WHAT NEEDS TO BE DONE
Across the material below, how many lines contain the word "scene"? Give only the number.

COLLECTED DATA
□ □ □ □ □ □ □

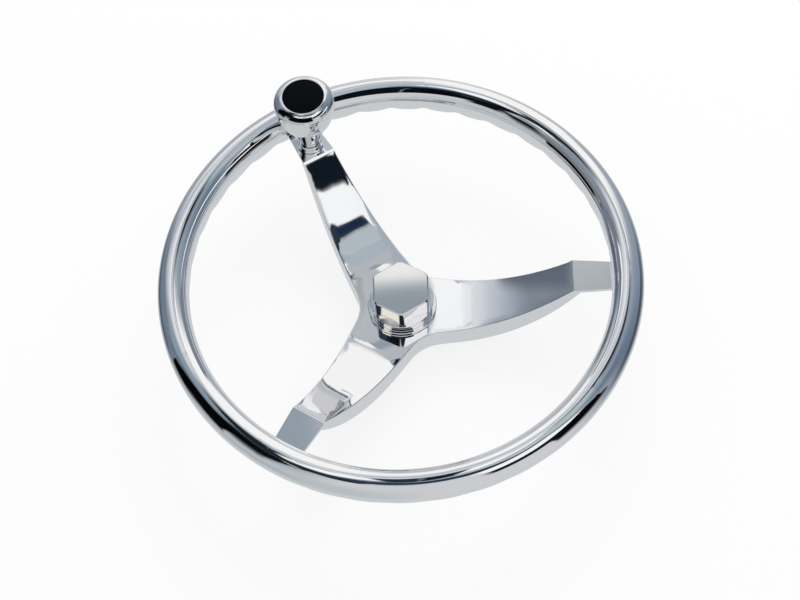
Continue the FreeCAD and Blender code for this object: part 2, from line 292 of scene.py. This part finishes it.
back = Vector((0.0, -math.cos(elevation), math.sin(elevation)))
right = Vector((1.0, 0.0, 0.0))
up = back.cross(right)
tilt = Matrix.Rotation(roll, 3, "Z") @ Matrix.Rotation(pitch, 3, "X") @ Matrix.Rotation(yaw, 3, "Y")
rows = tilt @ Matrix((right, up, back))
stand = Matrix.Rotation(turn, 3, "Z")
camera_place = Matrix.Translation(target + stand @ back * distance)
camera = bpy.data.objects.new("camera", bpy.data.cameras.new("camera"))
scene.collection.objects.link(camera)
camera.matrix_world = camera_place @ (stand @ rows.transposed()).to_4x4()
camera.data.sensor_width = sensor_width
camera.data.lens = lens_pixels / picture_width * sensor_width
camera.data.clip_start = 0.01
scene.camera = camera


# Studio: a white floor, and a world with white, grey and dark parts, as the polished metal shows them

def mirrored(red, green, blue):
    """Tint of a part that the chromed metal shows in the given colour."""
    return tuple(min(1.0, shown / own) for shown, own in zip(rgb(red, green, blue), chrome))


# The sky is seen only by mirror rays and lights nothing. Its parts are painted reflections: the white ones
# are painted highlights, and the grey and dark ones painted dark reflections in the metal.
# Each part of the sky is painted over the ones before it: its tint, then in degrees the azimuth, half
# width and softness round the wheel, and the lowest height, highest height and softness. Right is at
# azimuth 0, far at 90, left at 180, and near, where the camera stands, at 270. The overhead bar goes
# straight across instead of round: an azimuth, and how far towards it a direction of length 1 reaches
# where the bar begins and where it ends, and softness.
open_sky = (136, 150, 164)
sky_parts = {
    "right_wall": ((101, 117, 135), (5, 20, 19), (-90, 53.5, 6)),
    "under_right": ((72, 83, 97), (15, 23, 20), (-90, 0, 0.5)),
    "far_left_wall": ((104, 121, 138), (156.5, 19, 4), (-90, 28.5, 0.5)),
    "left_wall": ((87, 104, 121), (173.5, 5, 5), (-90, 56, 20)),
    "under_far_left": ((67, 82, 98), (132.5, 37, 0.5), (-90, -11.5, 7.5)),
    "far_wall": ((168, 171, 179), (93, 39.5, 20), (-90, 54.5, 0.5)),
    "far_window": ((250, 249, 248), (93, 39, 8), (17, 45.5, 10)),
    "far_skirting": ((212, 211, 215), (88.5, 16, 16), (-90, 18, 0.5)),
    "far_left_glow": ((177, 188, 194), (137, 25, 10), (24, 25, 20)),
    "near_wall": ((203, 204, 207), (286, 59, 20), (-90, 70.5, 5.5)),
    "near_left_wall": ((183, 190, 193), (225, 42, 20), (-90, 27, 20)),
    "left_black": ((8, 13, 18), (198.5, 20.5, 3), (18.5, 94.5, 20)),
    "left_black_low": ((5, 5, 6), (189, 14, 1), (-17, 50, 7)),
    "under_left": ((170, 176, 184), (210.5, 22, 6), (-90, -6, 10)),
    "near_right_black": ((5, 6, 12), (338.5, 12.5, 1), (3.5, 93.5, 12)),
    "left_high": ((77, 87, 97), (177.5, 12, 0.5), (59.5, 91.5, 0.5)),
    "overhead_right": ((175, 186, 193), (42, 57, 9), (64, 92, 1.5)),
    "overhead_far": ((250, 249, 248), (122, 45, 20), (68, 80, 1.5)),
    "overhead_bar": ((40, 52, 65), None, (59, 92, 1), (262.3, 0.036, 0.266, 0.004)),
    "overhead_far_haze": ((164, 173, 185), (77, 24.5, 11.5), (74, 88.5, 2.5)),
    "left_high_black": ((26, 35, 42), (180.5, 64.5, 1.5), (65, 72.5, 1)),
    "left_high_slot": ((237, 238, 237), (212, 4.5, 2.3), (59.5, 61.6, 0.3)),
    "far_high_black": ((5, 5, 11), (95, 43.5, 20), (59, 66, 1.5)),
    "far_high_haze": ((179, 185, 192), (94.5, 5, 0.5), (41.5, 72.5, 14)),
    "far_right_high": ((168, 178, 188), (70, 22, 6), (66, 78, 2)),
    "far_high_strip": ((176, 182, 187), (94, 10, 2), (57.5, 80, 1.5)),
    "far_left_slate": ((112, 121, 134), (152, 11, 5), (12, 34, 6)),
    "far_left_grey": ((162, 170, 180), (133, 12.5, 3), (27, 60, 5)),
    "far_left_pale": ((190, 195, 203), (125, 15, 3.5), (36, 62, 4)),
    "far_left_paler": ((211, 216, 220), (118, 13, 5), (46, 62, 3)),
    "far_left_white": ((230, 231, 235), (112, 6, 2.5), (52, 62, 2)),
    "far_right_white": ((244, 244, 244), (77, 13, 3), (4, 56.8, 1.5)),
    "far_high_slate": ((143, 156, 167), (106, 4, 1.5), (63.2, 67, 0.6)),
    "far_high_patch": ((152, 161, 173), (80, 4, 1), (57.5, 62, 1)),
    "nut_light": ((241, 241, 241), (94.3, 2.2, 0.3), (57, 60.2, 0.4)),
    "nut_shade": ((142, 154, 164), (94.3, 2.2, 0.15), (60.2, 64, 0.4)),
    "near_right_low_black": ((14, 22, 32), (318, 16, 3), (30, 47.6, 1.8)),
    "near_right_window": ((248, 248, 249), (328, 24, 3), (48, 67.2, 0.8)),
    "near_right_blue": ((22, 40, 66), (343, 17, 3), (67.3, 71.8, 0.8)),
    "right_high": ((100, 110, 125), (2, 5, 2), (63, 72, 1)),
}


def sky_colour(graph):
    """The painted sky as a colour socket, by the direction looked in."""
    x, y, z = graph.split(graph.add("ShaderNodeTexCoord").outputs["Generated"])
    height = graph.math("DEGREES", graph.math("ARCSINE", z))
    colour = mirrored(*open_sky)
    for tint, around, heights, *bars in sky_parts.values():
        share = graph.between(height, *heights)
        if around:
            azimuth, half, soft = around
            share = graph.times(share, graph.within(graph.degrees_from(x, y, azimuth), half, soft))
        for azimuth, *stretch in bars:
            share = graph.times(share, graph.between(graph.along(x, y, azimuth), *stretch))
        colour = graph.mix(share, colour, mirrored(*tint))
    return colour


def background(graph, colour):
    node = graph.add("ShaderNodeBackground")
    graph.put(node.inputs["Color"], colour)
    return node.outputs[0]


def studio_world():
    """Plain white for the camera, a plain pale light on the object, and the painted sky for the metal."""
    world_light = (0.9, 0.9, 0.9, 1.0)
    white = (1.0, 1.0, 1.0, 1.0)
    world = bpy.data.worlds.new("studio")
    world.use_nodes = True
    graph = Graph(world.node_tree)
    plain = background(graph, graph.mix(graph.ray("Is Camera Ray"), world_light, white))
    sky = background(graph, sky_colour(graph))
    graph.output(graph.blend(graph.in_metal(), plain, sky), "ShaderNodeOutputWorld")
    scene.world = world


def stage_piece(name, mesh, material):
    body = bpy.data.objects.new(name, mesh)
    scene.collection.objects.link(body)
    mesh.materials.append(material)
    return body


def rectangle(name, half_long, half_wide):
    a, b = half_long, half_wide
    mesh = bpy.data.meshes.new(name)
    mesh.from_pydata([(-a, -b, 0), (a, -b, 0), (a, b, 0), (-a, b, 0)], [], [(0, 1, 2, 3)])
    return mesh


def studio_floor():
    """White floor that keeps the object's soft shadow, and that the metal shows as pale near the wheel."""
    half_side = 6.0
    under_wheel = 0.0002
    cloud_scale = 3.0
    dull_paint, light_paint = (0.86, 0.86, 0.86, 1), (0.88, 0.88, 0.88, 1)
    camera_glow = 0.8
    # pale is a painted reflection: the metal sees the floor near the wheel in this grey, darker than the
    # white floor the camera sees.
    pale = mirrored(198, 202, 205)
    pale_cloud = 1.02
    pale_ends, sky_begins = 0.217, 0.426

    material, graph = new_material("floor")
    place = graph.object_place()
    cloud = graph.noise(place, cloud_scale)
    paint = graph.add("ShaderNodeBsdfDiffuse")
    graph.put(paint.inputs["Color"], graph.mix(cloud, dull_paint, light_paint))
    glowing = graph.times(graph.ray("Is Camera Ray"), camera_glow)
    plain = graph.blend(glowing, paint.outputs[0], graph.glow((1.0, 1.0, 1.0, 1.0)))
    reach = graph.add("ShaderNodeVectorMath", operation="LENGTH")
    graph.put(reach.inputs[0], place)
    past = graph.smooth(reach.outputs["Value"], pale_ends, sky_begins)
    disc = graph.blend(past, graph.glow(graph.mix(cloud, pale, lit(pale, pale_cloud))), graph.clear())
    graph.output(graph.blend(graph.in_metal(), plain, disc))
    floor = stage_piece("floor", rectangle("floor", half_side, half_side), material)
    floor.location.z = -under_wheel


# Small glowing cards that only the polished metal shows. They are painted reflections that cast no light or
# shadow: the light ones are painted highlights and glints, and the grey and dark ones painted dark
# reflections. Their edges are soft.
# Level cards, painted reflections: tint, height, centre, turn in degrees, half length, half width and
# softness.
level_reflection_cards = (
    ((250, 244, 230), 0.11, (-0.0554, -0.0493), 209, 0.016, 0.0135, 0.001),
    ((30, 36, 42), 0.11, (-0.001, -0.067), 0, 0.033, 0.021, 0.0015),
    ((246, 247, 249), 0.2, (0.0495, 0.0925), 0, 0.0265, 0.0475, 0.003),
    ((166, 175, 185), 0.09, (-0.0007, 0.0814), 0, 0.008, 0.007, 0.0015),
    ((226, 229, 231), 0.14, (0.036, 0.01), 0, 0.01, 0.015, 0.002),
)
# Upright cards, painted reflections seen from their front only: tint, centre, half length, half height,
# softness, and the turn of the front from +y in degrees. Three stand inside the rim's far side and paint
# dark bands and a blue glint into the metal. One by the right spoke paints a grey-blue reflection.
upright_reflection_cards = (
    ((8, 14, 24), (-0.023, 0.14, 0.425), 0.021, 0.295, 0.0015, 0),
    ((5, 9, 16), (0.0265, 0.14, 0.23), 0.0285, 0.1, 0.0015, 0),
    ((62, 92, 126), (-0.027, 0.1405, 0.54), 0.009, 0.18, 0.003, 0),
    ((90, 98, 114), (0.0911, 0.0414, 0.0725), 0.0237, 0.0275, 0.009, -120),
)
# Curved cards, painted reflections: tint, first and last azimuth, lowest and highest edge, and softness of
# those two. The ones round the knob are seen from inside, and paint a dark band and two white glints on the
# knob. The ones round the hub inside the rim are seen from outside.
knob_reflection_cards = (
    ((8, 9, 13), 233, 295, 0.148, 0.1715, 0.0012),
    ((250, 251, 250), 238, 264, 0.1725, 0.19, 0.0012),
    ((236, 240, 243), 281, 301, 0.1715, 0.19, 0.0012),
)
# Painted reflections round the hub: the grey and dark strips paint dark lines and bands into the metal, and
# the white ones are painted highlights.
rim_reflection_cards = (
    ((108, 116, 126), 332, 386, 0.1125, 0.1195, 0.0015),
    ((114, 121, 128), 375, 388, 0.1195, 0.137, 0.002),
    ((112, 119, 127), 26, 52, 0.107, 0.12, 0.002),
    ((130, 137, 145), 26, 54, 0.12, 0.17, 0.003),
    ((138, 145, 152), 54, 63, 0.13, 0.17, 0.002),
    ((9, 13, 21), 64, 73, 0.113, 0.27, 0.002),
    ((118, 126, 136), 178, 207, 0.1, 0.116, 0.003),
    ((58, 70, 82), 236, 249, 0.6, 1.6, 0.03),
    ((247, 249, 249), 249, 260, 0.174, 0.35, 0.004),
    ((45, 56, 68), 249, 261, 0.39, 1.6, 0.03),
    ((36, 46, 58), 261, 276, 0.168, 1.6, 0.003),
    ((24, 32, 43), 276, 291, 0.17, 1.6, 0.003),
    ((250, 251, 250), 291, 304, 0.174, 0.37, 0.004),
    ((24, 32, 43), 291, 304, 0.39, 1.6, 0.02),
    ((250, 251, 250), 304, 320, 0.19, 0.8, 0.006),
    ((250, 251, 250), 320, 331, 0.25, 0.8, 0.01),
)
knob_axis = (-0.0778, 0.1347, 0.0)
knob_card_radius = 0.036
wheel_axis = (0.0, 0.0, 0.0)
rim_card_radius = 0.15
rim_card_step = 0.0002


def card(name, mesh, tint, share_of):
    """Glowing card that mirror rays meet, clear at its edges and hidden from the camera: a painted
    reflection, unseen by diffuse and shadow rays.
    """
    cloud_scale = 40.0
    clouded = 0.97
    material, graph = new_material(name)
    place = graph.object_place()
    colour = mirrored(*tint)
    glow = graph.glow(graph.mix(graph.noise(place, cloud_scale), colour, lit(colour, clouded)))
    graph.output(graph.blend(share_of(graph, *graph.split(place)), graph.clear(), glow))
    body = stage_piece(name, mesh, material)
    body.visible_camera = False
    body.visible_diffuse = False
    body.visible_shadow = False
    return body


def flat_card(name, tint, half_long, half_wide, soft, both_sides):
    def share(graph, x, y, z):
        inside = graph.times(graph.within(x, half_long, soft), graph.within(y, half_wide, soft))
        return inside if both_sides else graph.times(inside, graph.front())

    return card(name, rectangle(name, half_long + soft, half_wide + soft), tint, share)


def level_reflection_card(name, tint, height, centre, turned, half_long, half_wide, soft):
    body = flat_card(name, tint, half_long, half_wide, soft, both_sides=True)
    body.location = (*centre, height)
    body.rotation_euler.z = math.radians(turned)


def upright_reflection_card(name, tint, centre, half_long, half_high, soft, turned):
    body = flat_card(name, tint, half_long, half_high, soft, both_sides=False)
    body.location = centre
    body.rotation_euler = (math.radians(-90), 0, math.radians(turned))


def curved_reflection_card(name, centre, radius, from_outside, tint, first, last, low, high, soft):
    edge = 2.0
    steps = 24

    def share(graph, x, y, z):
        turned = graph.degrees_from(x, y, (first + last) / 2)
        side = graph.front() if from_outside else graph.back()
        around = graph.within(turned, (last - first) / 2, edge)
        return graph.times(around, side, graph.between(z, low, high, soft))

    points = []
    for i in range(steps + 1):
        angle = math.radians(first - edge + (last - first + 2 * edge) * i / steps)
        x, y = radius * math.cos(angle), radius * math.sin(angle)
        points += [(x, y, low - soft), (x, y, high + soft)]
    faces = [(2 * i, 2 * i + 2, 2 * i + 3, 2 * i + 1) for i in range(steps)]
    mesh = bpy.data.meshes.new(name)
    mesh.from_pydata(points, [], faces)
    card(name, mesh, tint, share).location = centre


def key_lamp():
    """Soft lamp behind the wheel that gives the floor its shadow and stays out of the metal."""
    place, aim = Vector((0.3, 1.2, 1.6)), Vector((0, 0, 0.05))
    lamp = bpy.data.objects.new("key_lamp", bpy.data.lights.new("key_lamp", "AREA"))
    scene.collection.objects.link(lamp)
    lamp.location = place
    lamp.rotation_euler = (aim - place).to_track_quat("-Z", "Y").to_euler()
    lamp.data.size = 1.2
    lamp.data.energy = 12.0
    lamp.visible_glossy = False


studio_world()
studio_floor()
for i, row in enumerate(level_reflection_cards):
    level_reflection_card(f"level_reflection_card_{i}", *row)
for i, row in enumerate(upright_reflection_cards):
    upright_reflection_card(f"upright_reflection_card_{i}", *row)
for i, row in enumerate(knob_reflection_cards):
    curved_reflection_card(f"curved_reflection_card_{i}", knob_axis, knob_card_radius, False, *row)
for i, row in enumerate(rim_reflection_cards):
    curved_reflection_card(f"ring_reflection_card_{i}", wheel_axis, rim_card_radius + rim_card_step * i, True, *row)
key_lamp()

□ □ □ □ □ □ □

WORKED ANSWER
6